9. The Role of the Execution Plan 📋
Ultimately, the database engine decides how to execute a query based on the schema and statistics. The ERD influences the statistics the engine gathers. For example, a column with a distinct value distribution will be handled differently than one with skewed data. Understanding how the execution plan works helps you interpret why a query is slow.
If a query performs a full table scan, it often indicates a missing index or a design that does not support efficient filtering. If it performs many nested loops, it suggests complex joins that could be simplified.
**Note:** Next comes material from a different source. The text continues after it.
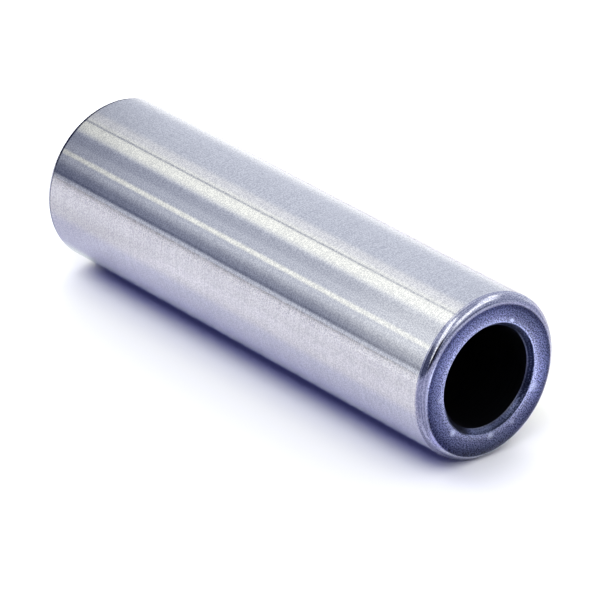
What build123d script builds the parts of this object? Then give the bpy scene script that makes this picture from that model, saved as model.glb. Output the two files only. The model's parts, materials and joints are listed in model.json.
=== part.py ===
# Gudgeon pin: the hollow hardened steel pin that joins a piston to its connecting rod.
# It is one turned and ground piece. It stands on one end, with its origin at the centre of
# the lower end face and +Z along its axis. All sizes are in millimetres.

import os
from math import sqrt

from build123d import *

# Driving dimensions
length = 61.0  # from end face to end face
outer_diameter = 18.0  # of the ground side
bore_diameter = 11.0
edge_radius = 1.5  # turned round the outer edge of the blank at each end
grinding_allowance = 0.15  # ground off the blank's radius, so the side cuts the edge radius short
lead_in_width = 0.5  # of the chamfer at each end of the bore, measured across the end face
lead_in_depth = 0.65  # of the same chamfer, measured along the bore
mouth_round = 0.25  # radius that breaks the corner between end face and lead-in

# Radii and heights that follow from them
outer_radius = outer_diameter / 2
bore_radius = bore_diameter / 2
mouth_radius = bore_radius + lead_in_width
blank_radius = outer_radius + grinding_allowance
face_radius = blank_radius - edge_radius
edge_length = edge_radius - sqrt(edge_radius**2 - (outer_radius - face_radius) ** 2)


# One end of the section: lead-in chamfer, flat face and rounded edge
def draw_end(face_height, inwards):
    """Draws the lines of the end at face_height; inwards is +1 or -1, into the metal along Z."""
    Polyline(
        (bore_radius, face_height + inwards * lead_in_depth),
        (mouth_radius, face_height),
        (face_radius, face_height),
    )
    # The arc leaves the face smoothly and meets the ground side at a crisp corner.
    TangentArc(
        (face_radius, face_height),
        (outer_radius, face_height + inwards * edge_length),
        tangent=(1, 0),
    )


# The pin: its section turned once round the axis
with BuildPart() as pin:
    with BuildSketch(Plane.XZ):
        with BuildLine():
            draw_end(0, 1)
            draw_end(length, -1)
            Line((bore_radius, lead_in_depth), (bore_radius, length - lead_in_depth))
            Line((outer_radius, edge_length), (outer_radius, length - edge_length))
        make_face()
    revolve(axis=Axis.Z)

    # The corner between each end face and its lead-in is broken by a small radius.
    mouth_corners = [
        edge
        for edge in pin.edges().filter_by(GeomType.CIRCLE)
        if abs(edge.radius - mouth_radius) < 1e-6
    ]
    fillet(mouth_corners, mouth_round)

pin.part.label = "gudgeon_pin"

os.makedirs("parts", exist_ok=True)
export_step(pin.part, "parts/gudgeon_pin.step")
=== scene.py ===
import json
from math import acos, atan2, cos, radians, sin, tan, tau

import bmesh
import bpy
from mathutils import Matrix, Vector


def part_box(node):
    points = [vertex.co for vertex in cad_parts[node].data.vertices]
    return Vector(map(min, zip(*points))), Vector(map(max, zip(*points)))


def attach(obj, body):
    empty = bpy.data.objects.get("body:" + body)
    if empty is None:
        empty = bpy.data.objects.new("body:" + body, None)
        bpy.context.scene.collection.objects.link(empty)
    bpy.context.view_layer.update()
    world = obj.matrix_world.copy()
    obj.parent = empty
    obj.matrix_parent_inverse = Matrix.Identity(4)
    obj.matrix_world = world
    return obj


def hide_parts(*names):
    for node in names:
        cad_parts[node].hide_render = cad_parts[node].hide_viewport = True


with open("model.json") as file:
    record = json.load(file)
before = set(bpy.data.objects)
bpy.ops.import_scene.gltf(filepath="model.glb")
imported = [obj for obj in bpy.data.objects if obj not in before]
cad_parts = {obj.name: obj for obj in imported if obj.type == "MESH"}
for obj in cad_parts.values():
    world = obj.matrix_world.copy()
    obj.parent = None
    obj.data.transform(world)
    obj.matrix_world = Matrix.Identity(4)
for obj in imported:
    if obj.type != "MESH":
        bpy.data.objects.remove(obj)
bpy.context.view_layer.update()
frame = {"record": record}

# Gudgeon pin
# One hollow bar of hardened steel, turned with rounded ends and a lead-in at each mouth of
# its bore, then ground on the side. Its section is drawn for one half, turned round and mirrored.
pin_low, pin_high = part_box("gudgeon_pin")
mounts = {mount["name"]: mount["dims"] for mount in frame["record"]["mounts"]}
mm = 0.001
pin_length = pin_high.z - pin_low.z
half_length = pin_length / 2
outer_radius = mounts["ground_side"]["r_mm"] * mm
bore_radius = mounts["bore"]["r_mm"] * mm
lead_in_depth = (pin_length - mounts["bore"]["length_mm"] * mm) / 2
lead_in_width = 0.5 * mm
mouth_round = 0.25 * mm
edge_radius = 1.5 * mm
edge_length = (pin_length - mounts["ground_side"]["length_mm"] * mm) / 2
corner_turn = radians(5)  # how much of the edge's arc the worn round of the corner takes
steps_round = 256
edge_steps = 12
corner_steps = 6
mouth_steps = 6
mirror_gap = 0.0001 * mm  # within which the mirror joins the halves
slack = 0.001 * mm  # within which a face counts as lying at a radius or a height
sharp_angle = radians(9)  # between two faces, from which the line between them stays sharp

edge_arc = acos(1 - edge_length / edge_radius)
face_radius = outer_radius - edge_radius * sin(edge_arc)
lead_in_slope = atan2(lead_in_depth, lead_in_width)
mouth_tangent = mouth_round * tan(lead_in_slope / 2)
mouth_radius = bore_radius + lead_in_width
worn_arc = edge_arc - corner_turn
worn_round = (outer_radius - face_radius - edge_radius * sin(worn_arc)) / (1 - sin(worn_arc))


def run_arc(bm, start, centre, angle, steps):
    """Draws an arc in the section from the vertex start and returns its last vertex."""
    arc = bmesh.ops.spin(
        bm, geom=[start], cent=centre, axis=(0, -1, 0), angle=angle, steps=steps, use_merge=False
    )
    return next(item for item in arc["geom_last"] if isinstance(item, bmesh.types.BMVert))


def run_line(bm, start, radius, height):
    """Draws a straight line in the section from the vertex start and returns its end."""
    end = bm.verts.new((radius, 0, height))
    bm.edges.new((start, end))
    return end


bm = bmesh.new()
face_rim = bm.verts.new((face_radius, 0, 0))
edge_end = run_arc(bm, face_rim, (face_radius, 0, edge_radius), worn_arc, edge_steps)
worn_centre = (outer_radius - worn_round, 0, edge_radius - (edge_radius - worn_round) * cos(worn_arc))
corner = run_arc(bm, edge_end, worn_centre, tau / 4 - worn_arc, corner_steps)
run_line(bm, corner, outer_radius, half_length)
face_mouth = run_line(bm, face_rim, mouth_radius + mouth_tangent, 0)
mouth_centre = (mouth_radius + mouth_tangent, 0, mouth_round)
mouth_end = run_arc(bm, face_mouth, mouth_centre, -lead_in_slope, mouth_steps)
bore_start = run_line(bm, mouth_end, bore_radius, lead_in_depth)
run_line(bm, bore_start, bore_radius, half_length)
bmesh.ops.spin(
    bm, geom=bm.verts[:] + bm.edges[:], cent=(0, 0, 0), axis=(0, 0, 1), angle=tau,
    steps=steps_round, use_merge=True,
)
# The mirror joins the halves where they touch z = 0, so the pin is centred there for it.
bmesh.ops.translate(bm, vec=(0, 0, -half_length), verts=bm.verts[:])
bmesh.ops.mirror(bm, geom=bm.verts[:] + bm.edges[:] + bm.faces[:], axis="Z", merge_dist=mirror_gap)
bmesh.ops.translate(bm, vec=(0, 0, half_length), verts=bm.verts[:])
bmesh.ops.recalc_face_normals(bm, faces=bm.faces[:])

# Which finish each face of the pin has, from where the face lies
SIDE, EDGE, FACE, MOUTH, BORE = range(5)
for face in bm.faces:
    face.smooth = True
    radii = [vert.co.xy.length for vert in face.verts]
    depth = half_length - abs(face.calc_center_median().z - half_length)
    if min(radii) > outer_radius - slack:
        face.material_index = SIDE
    elif min(radii) > face_radius - slack:
        face.material_index = EDGE
    elif depth < slack:
        face.material_index = FACE
    elif max(radii) > bore_radius + slack:
        face.material_index = MOUTH
    else:
        face.material_index = BORE
for edge in bm.edges:
    edge.smooth = edge.calc_face_angle() < sharp_angle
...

By aligning the ERD with the expected access patterns, you guide the engine toward optimal execution plans.
10. Balancing Integrity and Speed ⚖️
There is no perfect schema. Every design choice involves a trade-off. The goal is not to eliminate performance issues but to manage them strategically. In some cases, accepting a small risk of data inconsistency (via application-level checks instead of database constraints) is a valid trade-off for extreme write throughput.
Regularly review your ERD against actual query logs. Identify the slowest queries and trace them back to the schema. This feedback loop ensures that your design evolves in sync with your application’s needs.
Summary of Impact Areas 📝
| Design Element | Performance Impact | Recommendation |
|---|---|---|
| Primary Key Type | High (Storage & Indexing) | Use integers or UUIDs consistently. |
| Foreign Keys | Medium (Write Overhead) | Index FK columns; remove if integrity is handled elsewhere. |
| Normalization | High (Join Complexity) | Denormalize read-heavy tables. |
| Data Types | Medium (Memory Usage) | Use the most specific type available. |
| Cardinality | High (Join Cost) | Optimize junction tables for N:M relationships. |
By treating the Entity Relationship Diagram as a performance artifact rather than just a logical map, you can build systems that are robust, scalable, and efficient. The decisions you make now will dictate the behavior of your application for years to come.